Surabaya, IDN Times - Sore itu, Ju’i tengah membakar daun-daun kering yang telah dikumpulkannya. Dia menjaga agar api yang disulutnya tidak menyebar ke daerah sekitarnya. Ju’i adalah lelaki berusia 66 tahun yang menjadi tukang kebun di Cagar Budaya Botoputih, Surabaya.
“Jadi tukang kebun di sini sejak kerusuhan Soeharto. Sekitar tahun 1998 lah,” kata Ju’i kepadaku, Selasa (19/2).
Aku bertemu dengannya di penghujung senja. Kala itu jarum jam menunjukkan pukul 17.01 WIB. Langit sudah membiru gelap. Senandung tarhim (pujian kepada Allah dan Rasul) bersautan di langit Kota Pahlawan.
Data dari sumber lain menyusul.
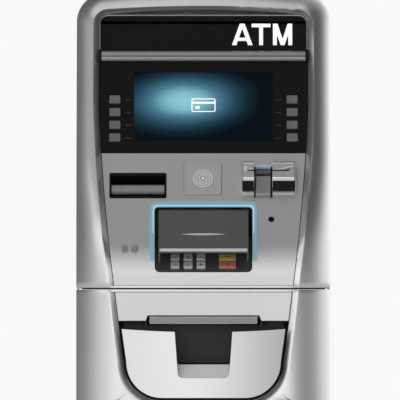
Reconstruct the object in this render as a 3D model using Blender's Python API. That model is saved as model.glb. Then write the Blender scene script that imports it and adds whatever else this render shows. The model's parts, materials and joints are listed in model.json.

Para lelaki yang menggunakan sarung dan peci hilir mudik menuju rumah ibadah. Pertemuanku dengannya menjadi sinar bagi harapan yang perlahan sudah meredup.
“Pak, kalau makam Ibu Soeharsikin tahu gak?” tanyaku kepada Ju’i. Dia segera meletakkan sapu lidi yang dipegangnya. Dari sekian tukang kebun yang berada di sana, hanya Ju’i yang tahu keberadaan makam yang aku cari. Lebih dari 30 menit untuk menemukan satu dari ratusan makam yang ada di sana.
“Oh kalau Soeharsikin di sana. Ayo saya anterin,” kata dia sembari mengajakku.